Published:  12:57 AM, 12 December 2020

Wuhan market at epicenter of virus outbreak remains barricaded

Wuhan market at epicenter of virus outbreak remains barricaded Optical shops are seen open which were originally at the second floor of the Huanan seafood market, where the coronavirus believed to have first surfaced, almost a year after the start of the coronavirus disease (COVID-19) outbreak, in Wuhan, Hubei provin

For over six years, 38-year-old Wuhan restaurant owner Lai Yun started most days the same way - with a trip to the Huanan Seafood Wholesale Market, just ten minutes walk from his house."I'd send the kids to school, have breakfast and then walk over to the market. It was very convenient," he said.

That changed on Dec. 31, 2019, after four cases of a mystery pneumonia were linked to the market and it was shuttered overnight. By the end of the month, the city had begun a gruelling 76-day lockdown that came with just hours notice and barred people from leaving their homes.

Almost a year since the outbreak began, COVID-19 has claimed more than 1.5 million lives, and the Wuhan wet market where it was initially detected stands empty even as the city around it has come back to life.It's become a symbol of the fierce political and scientific battle raging around the origin of the virus with Beijing continuing to spar with the United States and other countries, accusing them of bias.

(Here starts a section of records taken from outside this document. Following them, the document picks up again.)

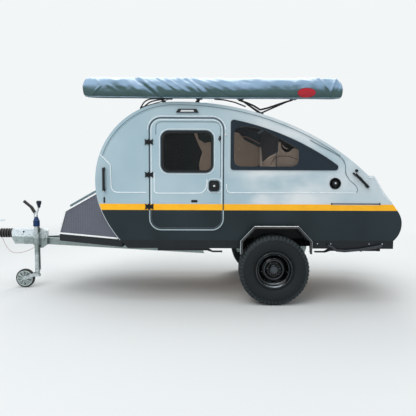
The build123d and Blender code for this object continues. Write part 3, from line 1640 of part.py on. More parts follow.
# Tail lamps: an upright cluster at each side of the tail panel
lamp_y = 700.0
lamp_width = 90.0
lamp_low_z = 752.0
lamp_high_z = 1012.0
with BuildPart() as tail_lamps:
    for sign in (-1, 1):
        with BuildSketch(side_plane(sign * lamp_y + lamp_width / 2)):
            add(body_outline(-lamp_proud))
            add(body_outline(-seat_gap), mode=Mode.SUBTRACT)
            add(box_shape(bulkhead_x, x_high, lamp_low_z, lamp_high_z), mode=Mode.INTERSECT)
        extrude(amount=lamp_width)
tail_lamps.part.label = "tail_lamps"
export_step(tail_lamps.part, "parts/tail_lamps.step")
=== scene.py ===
"""Looks of the teardrop camping trailer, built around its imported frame.

Frame: metres, +Z up from the ground, -X towards the coupling, -Y towards the kerb side.
"""
from math import copysign, cos, exp, hypot, pi, radians, sin, tan

import bmesh
import bpy
from mathutils import Matrix, Vector, noise
from mathutils.bvhtree import BVHTree


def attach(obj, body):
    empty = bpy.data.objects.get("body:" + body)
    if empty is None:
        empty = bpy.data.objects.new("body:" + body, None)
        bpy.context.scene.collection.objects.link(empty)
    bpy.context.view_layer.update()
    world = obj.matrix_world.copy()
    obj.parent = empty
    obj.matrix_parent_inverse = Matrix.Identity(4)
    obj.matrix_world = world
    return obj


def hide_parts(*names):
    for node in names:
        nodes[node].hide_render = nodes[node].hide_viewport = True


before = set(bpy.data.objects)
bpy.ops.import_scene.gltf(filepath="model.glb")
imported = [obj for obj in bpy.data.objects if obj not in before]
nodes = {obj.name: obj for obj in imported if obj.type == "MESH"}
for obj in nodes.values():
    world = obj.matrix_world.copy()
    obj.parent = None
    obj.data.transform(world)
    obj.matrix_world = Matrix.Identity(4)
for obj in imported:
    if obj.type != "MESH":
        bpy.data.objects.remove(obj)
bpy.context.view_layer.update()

# Values shared with the solids, in metres
SIDES = {"left": -1, "right": 1}
HALF_WIDTH = 0.860
WALL = 0.030
STRIPE_LOW, STRIPE_HIGH = 1.040, 1.108
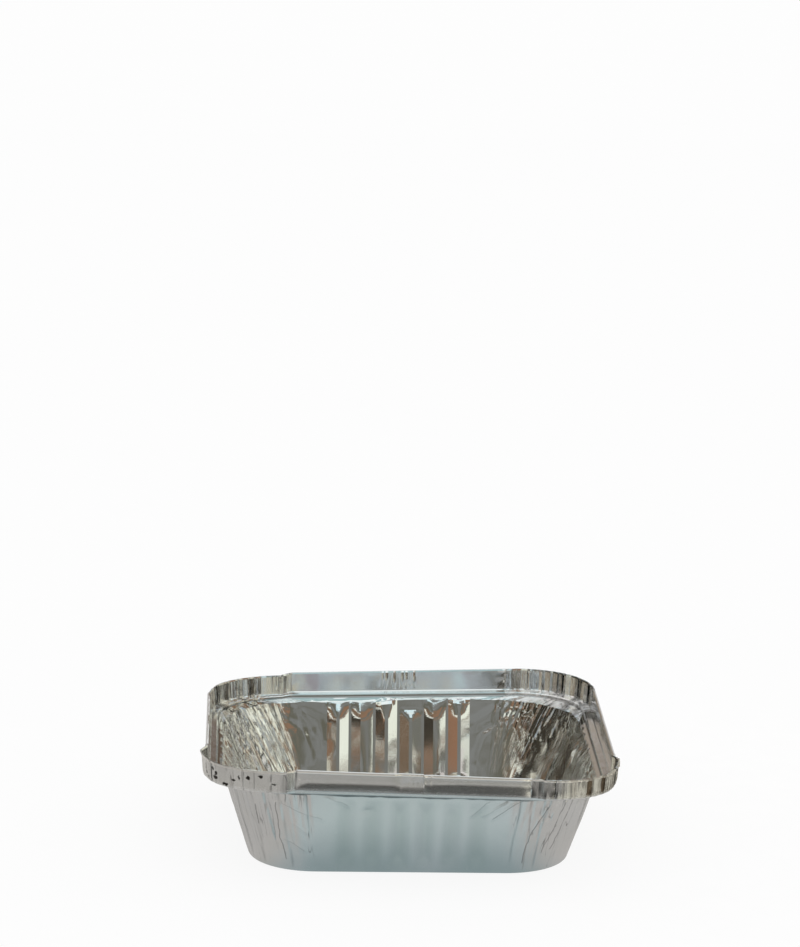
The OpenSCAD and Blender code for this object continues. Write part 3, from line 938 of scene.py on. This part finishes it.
def foil_finish():
    """Rolled aluminium foil: bright inside, satin outside, with fine crinkles."""
    material, tree = new_material("rolled_aluminium_foil")

    def mark(name, output="Fac"):
        return node_of(tree, "Attribute", {"attribute_name": name})[output]

    def vector(operation, *sockets):
        return vector_math(tree, operation, *sockets)

    def mottle(place, scale, detail, stretch=(1, 1, 1), roughness=0.5, output="Fac"):
        return noise(tree, vector("MULTIPLY", place, stretch)[0], scale, detail, roughness, output)

    def wobble(place, scale, reach):
        """A drift to and fro, in clouds, by up to half the reach."""
        drift = mottle(place, scale, 2, output="Color")
        return vector("MULTIPLY", vector("SUBTRACT", drift, (0.5, 0.5, 0.5))[0], reach)[0]

    def away_from(place, start, end):
        """Distance from the straight line between two places."""
        run = np.subtract(end, start)
        from_start = vector("SUBTRACT", place, start)[0]
        share = vector("DOT_PRODUCT", from_start, tuple(run / run.dot(run)))["Value"].clamped()
        nearest = node_of(tree, "VectorMath", {"operation": "SCALE"}, {
            "Vector": tuple(run), "Scale": share})[0]
        return vector("DISTANCE", from_start, nearest)["Value"]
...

A team of World Health Organization experts has yet to visit Wuhan, let alone the market. Health authorities in China and abroad have warned that origin tracing efforts could take years and yield inconclusive results.In Wuhan, where the stigma of being the first coronavirus epicentre hangs heavy, over a dozen residents and business owners told Reuters they don't believe the virus began in the city.

"It certainly couldn't have been Wuhan... surely another person brought it in. Or surely it came from some other product brought from outside. There were just certain conditions for it to appear here," said a wet market vendor in the city's centre who gave his name as Chen. In recent months, Chinese diplomats and state media have said they believe the market is not the origin but the victim of the disease, and have thrown support behind theories that the virus potentially originated in another country.